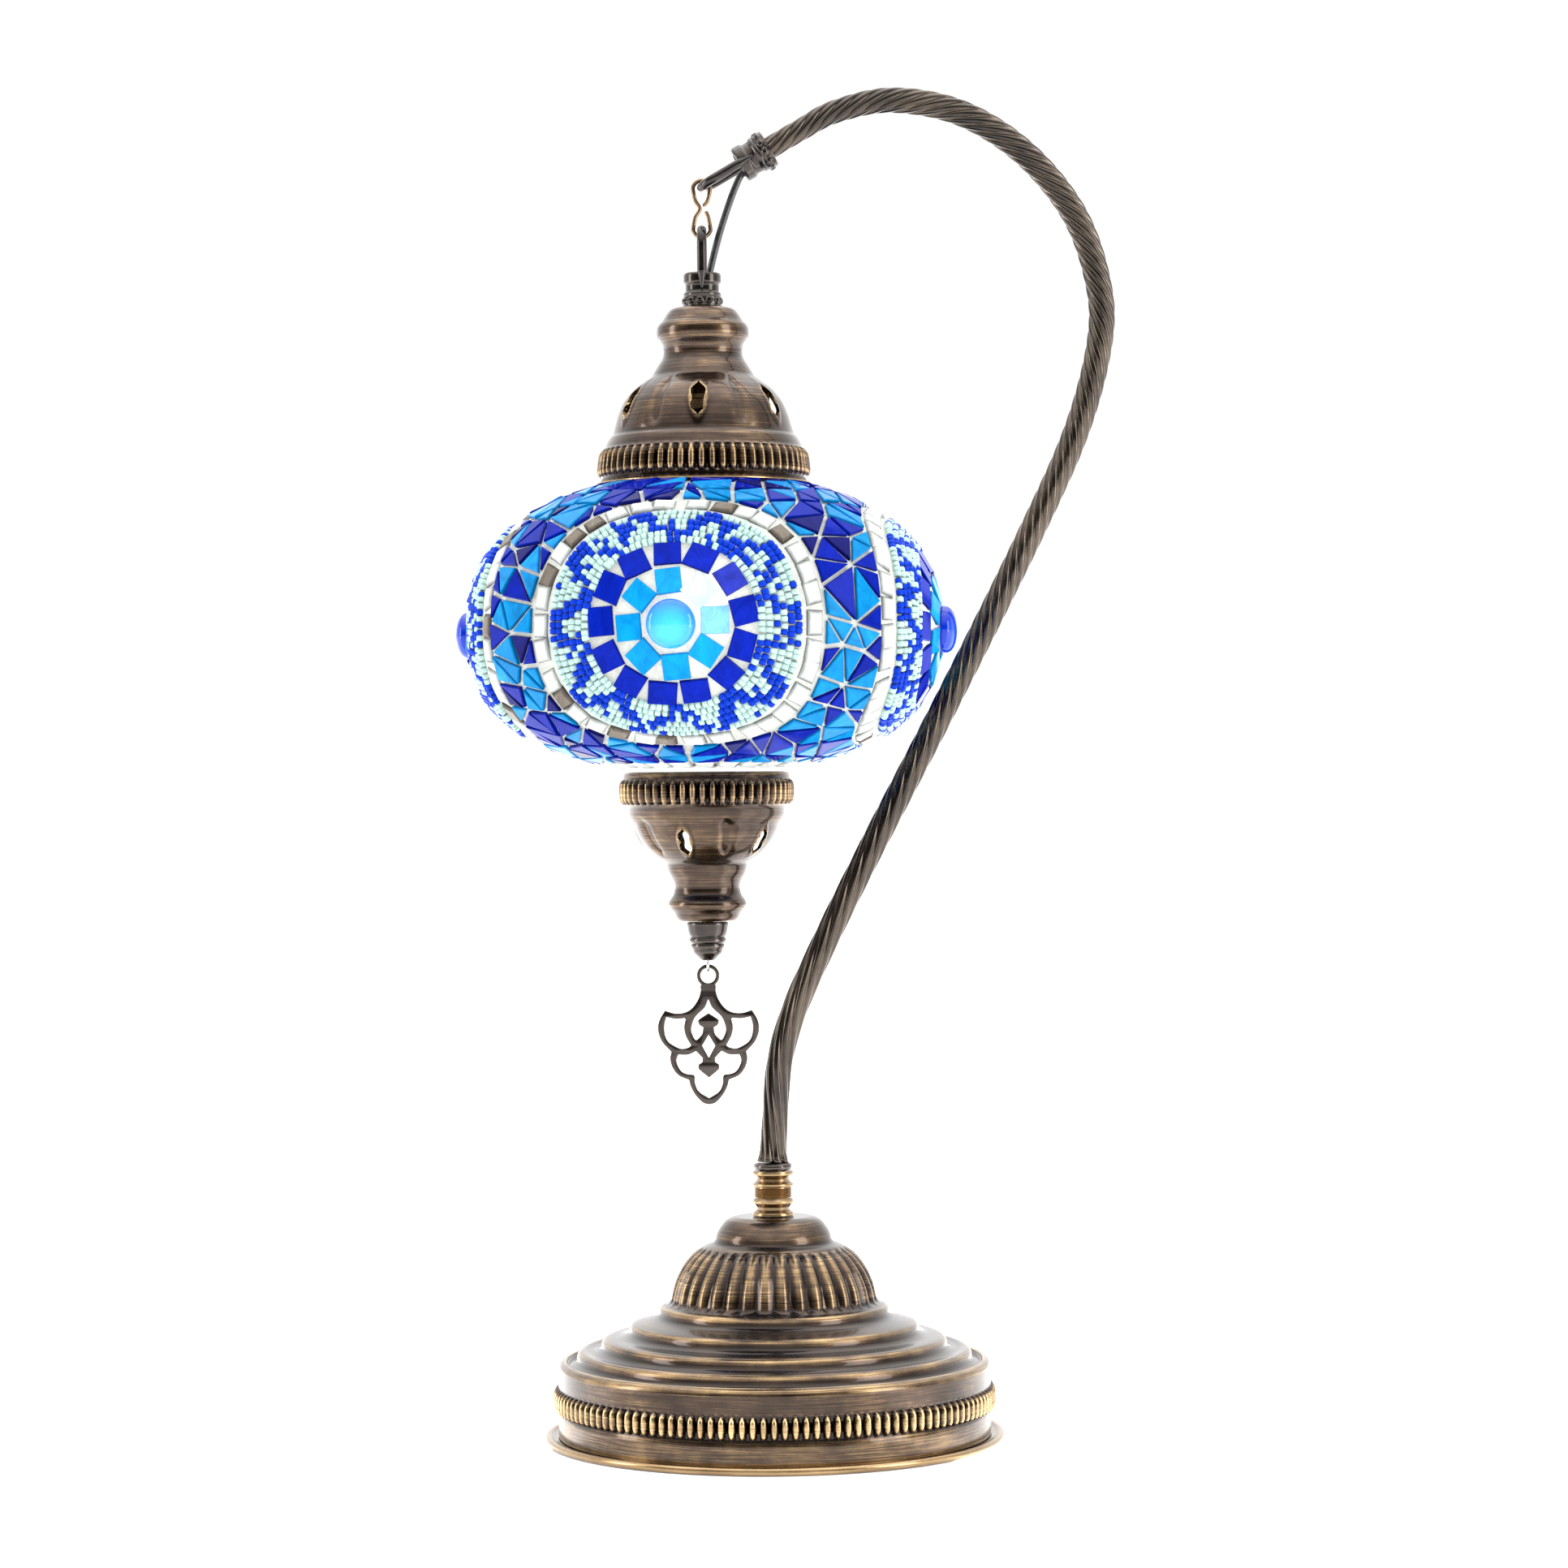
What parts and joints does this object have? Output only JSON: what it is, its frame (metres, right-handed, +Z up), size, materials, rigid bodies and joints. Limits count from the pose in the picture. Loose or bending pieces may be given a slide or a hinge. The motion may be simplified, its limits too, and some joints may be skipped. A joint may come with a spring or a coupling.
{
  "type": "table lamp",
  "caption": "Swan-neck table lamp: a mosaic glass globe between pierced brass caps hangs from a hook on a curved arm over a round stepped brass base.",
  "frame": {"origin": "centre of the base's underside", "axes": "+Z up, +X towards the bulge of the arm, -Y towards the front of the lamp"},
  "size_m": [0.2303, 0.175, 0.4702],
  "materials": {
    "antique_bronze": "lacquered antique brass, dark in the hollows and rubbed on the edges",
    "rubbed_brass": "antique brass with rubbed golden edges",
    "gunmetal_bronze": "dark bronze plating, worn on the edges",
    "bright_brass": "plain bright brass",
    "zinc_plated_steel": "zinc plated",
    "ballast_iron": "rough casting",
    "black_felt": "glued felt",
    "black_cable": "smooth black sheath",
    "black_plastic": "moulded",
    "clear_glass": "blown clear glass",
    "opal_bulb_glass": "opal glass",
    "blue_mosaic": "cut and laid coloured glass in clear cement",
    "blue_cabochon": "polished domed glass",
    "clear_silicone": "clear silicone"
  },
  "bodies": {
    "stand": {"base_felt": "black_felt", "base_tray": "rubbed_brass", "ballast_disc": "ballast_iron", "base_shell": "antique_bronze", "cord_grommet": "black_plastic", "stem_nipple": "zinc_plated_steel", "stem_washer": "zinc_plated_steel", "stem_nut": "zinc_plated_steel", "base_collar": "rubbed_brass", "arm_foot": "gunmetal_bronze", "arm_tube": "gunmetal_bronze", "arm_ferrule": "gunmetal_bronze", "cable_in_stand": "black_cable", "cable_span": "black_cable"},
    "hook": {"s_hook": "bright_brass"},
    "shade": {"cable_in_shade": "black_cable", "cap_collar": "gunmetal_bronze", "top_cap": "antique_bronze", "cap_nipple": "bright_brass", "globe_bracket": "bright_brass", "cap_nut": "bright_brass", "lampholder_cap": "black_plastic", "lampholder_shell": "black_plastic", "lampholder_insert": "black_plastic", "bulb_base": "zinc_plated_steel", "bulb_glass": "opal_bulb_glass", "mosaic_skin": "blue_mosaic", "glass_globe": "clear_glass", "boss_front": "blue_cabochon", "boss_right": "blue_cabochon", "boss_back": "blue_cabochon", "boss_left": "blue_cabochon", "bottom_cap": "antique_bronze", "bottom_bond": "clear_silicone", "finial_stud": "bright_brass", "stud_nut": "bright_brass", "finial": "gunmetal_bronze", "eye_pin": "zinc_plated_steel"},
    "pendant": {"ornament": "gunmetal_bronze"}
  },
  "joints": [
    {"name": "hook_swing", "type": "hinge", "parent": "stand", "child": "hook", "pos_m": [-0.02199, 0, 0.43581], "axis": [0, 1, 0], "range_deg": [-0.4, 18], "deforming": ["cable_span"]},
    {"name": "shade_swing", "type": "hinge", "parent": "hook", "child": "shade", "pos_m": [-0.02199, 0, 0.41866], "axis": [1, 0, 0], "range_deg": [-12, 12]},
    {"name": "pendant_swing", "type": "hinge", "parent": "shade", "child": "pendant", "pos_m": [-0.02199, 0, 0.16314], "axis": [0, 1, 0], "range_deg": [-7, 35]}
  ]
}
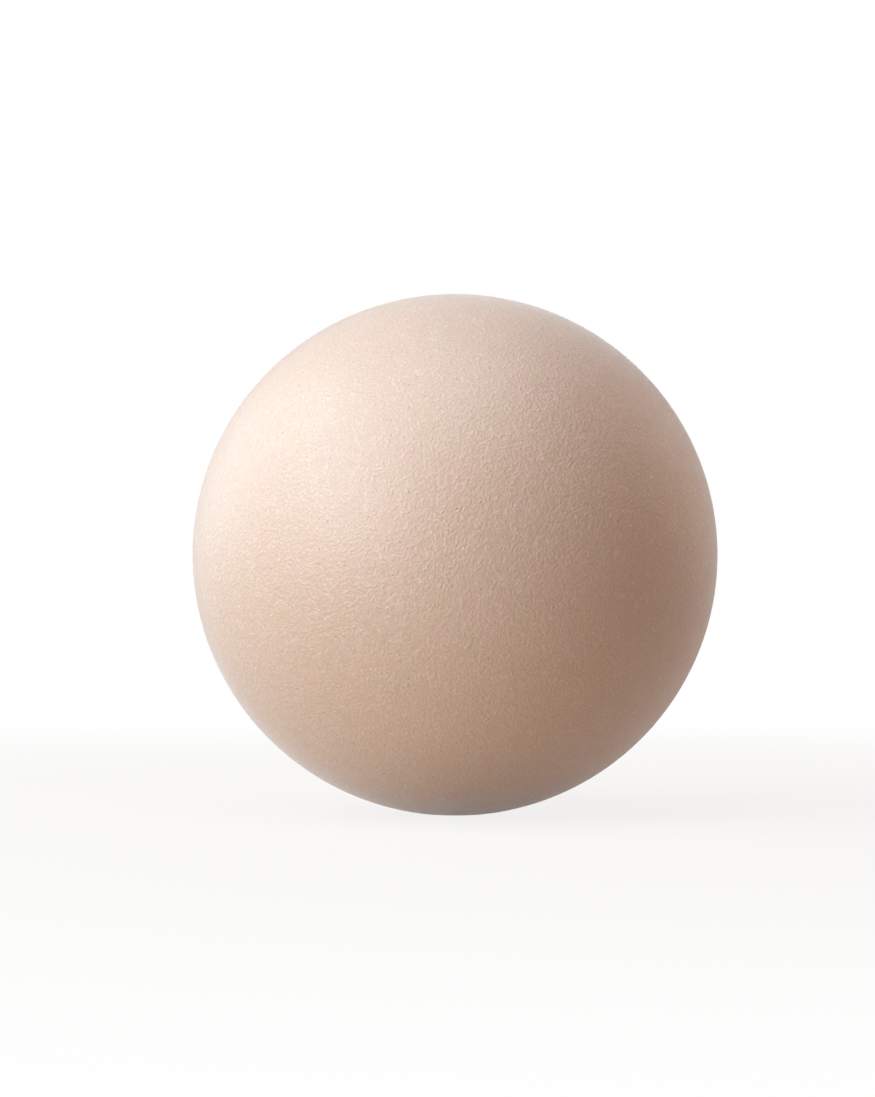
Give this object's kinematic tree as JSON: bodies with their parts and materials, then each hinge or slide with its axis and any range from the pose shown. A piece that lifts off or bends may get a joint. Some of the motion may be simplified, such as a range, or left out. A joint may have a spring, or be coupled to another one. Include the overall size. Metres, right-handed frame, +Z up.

■ **The request**: Write out every entry above, word for word.

■ **Task answer**:
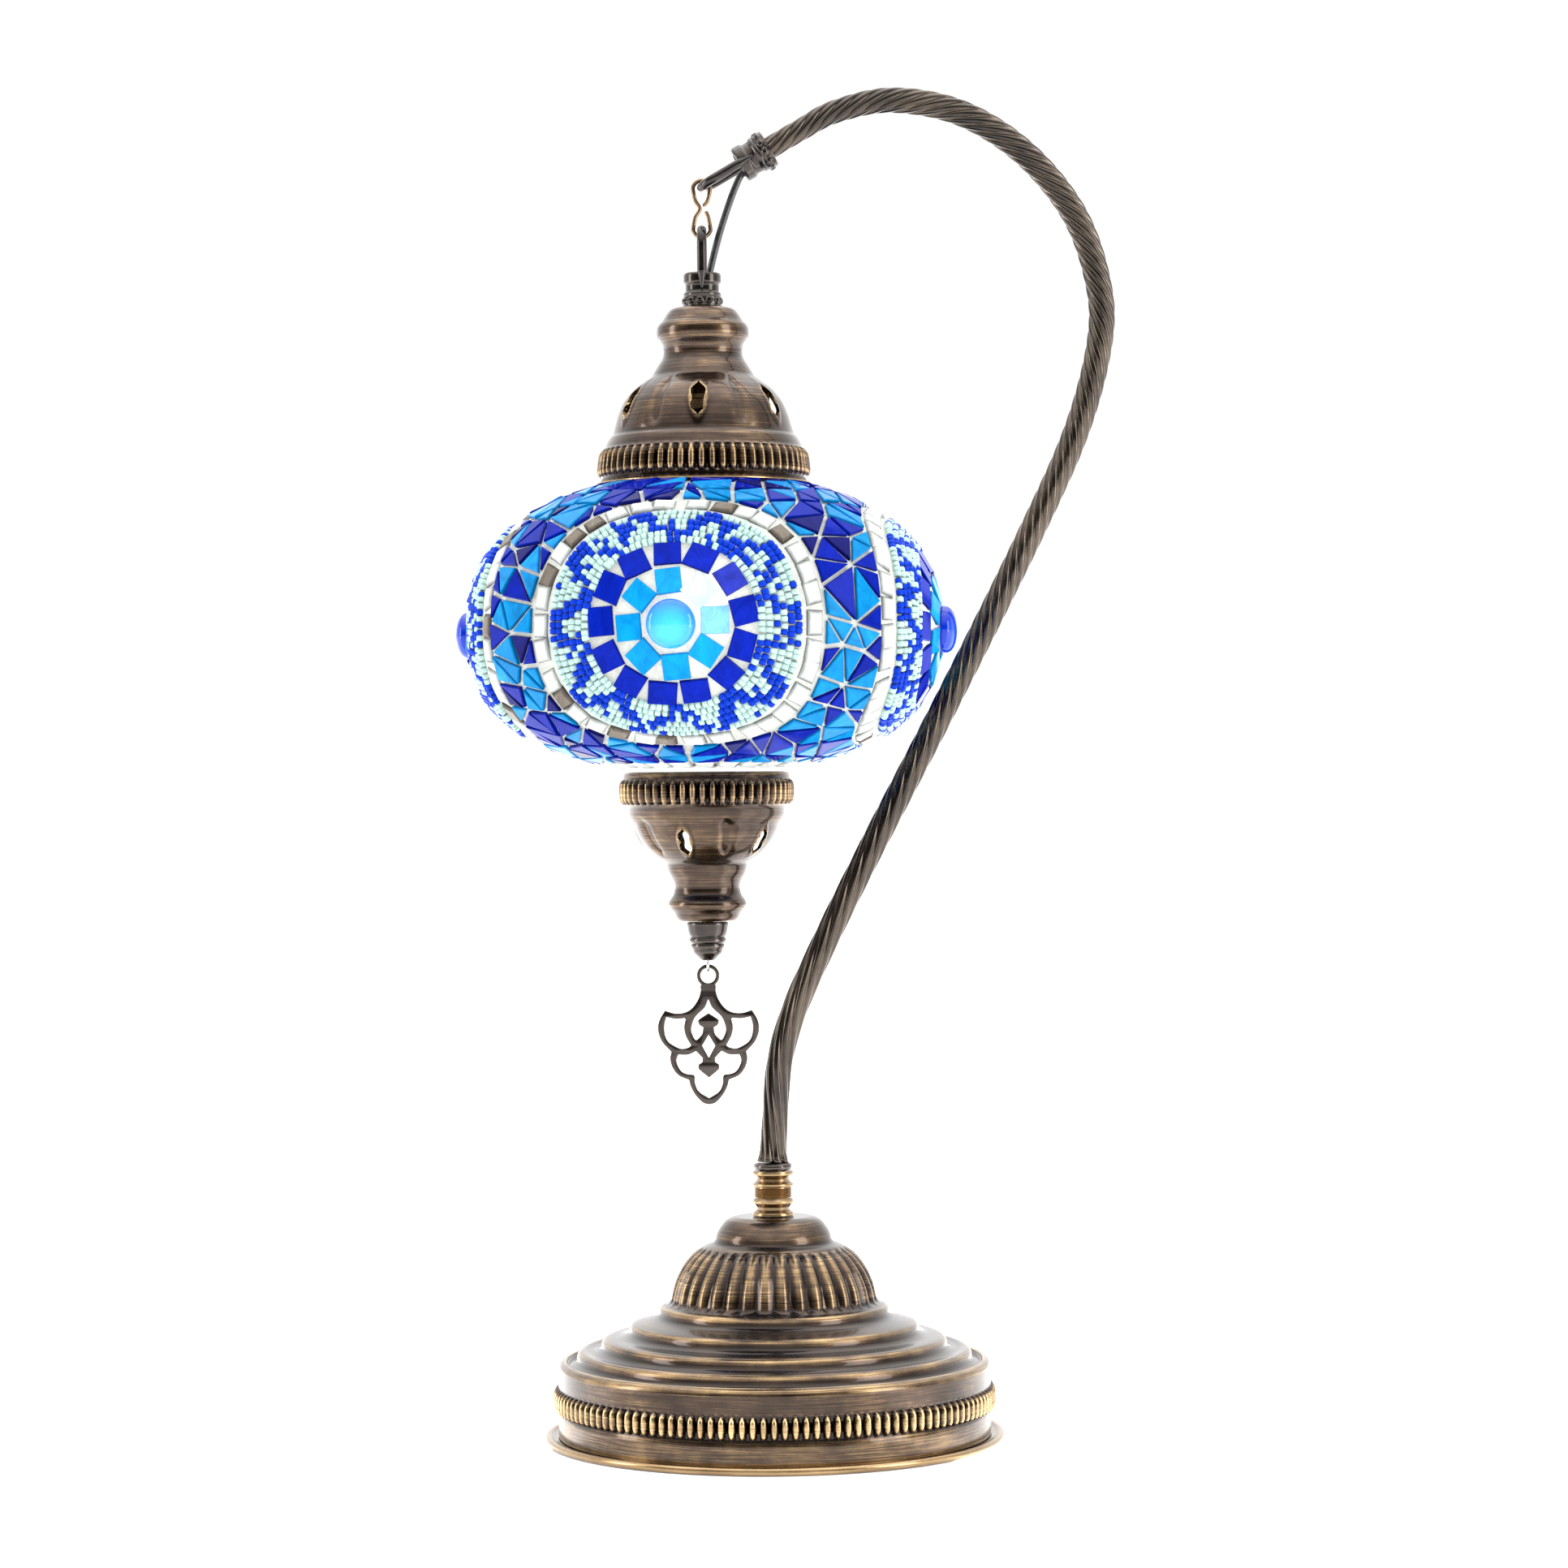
What parts and joints does this object have? Output only JSON: what it is, its frame (metres, right-handed, +Z up), size, materials, rigid bodies and joints. Limits count from the pose in the picture. Loose or bending pieces may be given a slide or a hinge. The motion may be simplified, its limits too, and some joints may be skipped. A joint may come with a spring or a coupling.
{
  "type": "table lamp",
  "caption": "Swan-neck table lamp: a mosaic glass globe between pierced brass caps hangs from a hook on a curved arm over a round stepped brass base.",
  "frame": {"origin": "centre of the base's underside", "axes": "+Z up, +X towards the bulge of the arm, -Y towards the front of the lamp"},
  "size_m": [0.2303, 0.175, 0.4702],
  "materials": {
    "antique_bronze": "lacquered antique brass, dark in the hollows and rubbed on the edges",
    "rubbed_brass": "antique brass with rubbed golden edges",
    "gunmetal_bronze": "dark bronze plating, worn on the edges",
    "bright_brass": "plain bright brass",
    "zinc_plated_steel": "zinc plated",
    "ballast_iron": "rough casting",
    "black_felt": "glued felt",
    "black_cable": "smooth black sheath",
    "black_plastic": "moulded",
    "clear_glass": "blown clear glass",
    "opal_bulb_glass": "opal glass",
    "blue_mosaic": "cut and laid coloured glass in clear cement",
    "blue_cabochon": "polished domed glass",
    "clear_silicone": "clear silicone"
  },
  "bodies": {
    "stand": {"base_felt": "black_felt", "base_tray": "rubbed_brass", "ballast_disc": "ballast_iron", "base_shell": "antique_bronze", "cord_grommet": "black_plastic", "stem_nipple": "zinc_plated_steel", "stem_washer": "zinc_plated_steel", "stem_nut": "zinc_plated_steel", "base_collar": "rubbed_brass", "arm_foot": "gunmetal_bronze", "arm_tube": "gunmetal_bronze", "arm_ferrule": "gunmetal_bronze", "cable_in_stand": "black_cable", "cable_span": "black_cable"},
    "hook": {"s_hook": "bright_brass"},
    "shade": {"cable_in_shade": "black_cable", "cap_collar": "gunmetal_bronze", "top_cap": "antique_bronze", "cap_nipple": "bright_brass", "globe_bracket": "bright_brass", "cap_nut": "bright_brass", "lampholder_cap": "black_plastic", "lampholder_shell": "black_plastic", "lampholder_insert": "black_plastic", "bulb_base": "zinc_plated_steel", "bulb_glass": "opal_bulb_glass", "mosaic_skin": "blue_mosaic", "glass_globe": "clear_glass", "boss_front": "blue_cabochon", "boss_right": "blue_cabochon", "boss_back": "blue_cabochon", "boss_left": "blue_cabochon", "bottom_cap": "antique_bronze", "bottom_bond": "clear_silicone", "finial_stud": "bright_brass", "stud_nut": "bright_brass", "finial": "gunmetal_bronze", "eye_pin": "zinc_plated_steel"},
    "pendant": {"ornament": "gunmetal_bronze"}
  },
  "joints": [
    {"name": "hook_swing", "type": "hinge", "parent": "stand", "child": "hook", "pos_m": [-0.02199, 0, 0.43581], "axis": [0, 1, 0], "range_deg": [-0.4, 18], "deforming": ["cable_span"]},
    {"name": "shade_swing", "type": "hinge", "parent": "hook", "child": "shade", "pos_m": [-0.02199, 0, 0.41866], "axis": [1, 0, 0], "range_deg": [-12, 12]},
    {"name": "pendant_swing", "type": "hinge", "parent": "shade", "child": "pendant", "pos_m": [-0.02199, 0, 0.16314], "axis": [0, 1, 0], "range_deg": [-7, 35]}
  ]
}
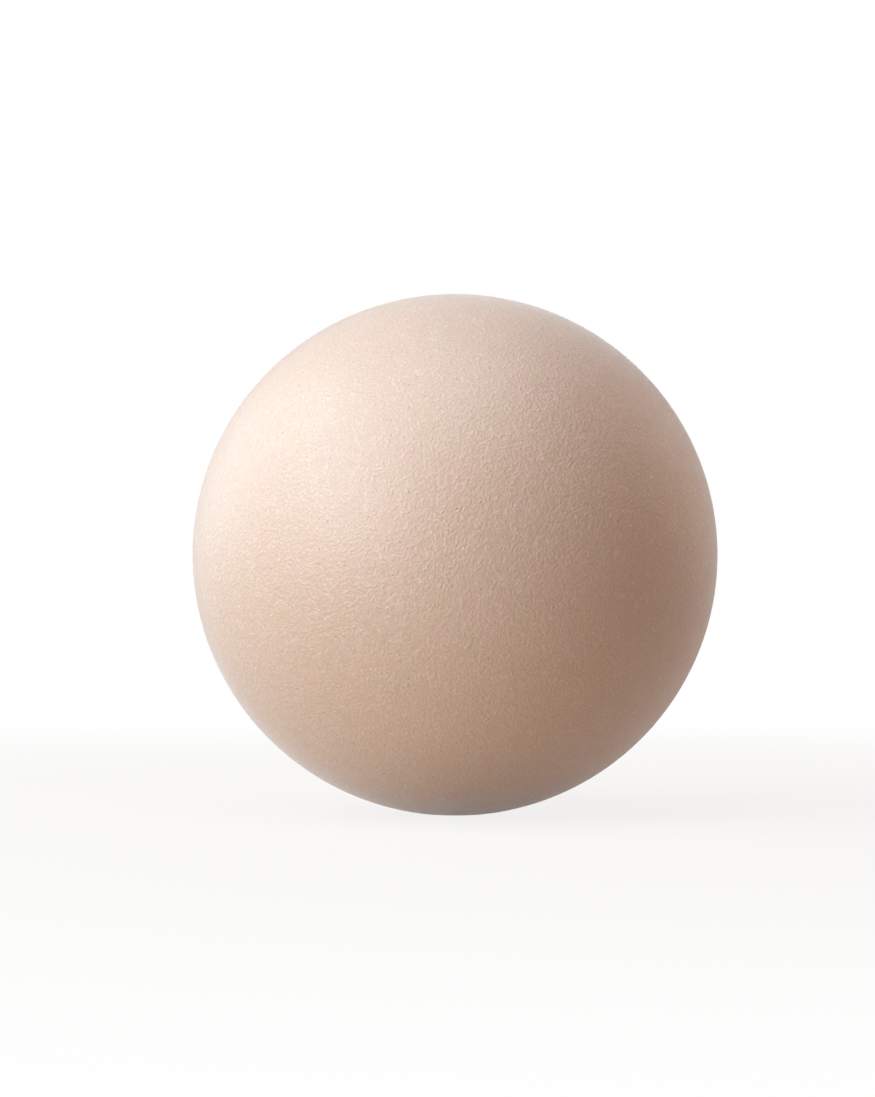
Give this object's kinematic tree as JSON: bodies with their parts and materials, then each hinge or slide with its axis and any range from the pose shown. A piece that lifts off or bends may get a joint. Some of the motion may be simplified, such as a range, or left out. A joint may have a spring, or be coupled to another one. Include the overall size. Metres, right-handed frame, +Z up.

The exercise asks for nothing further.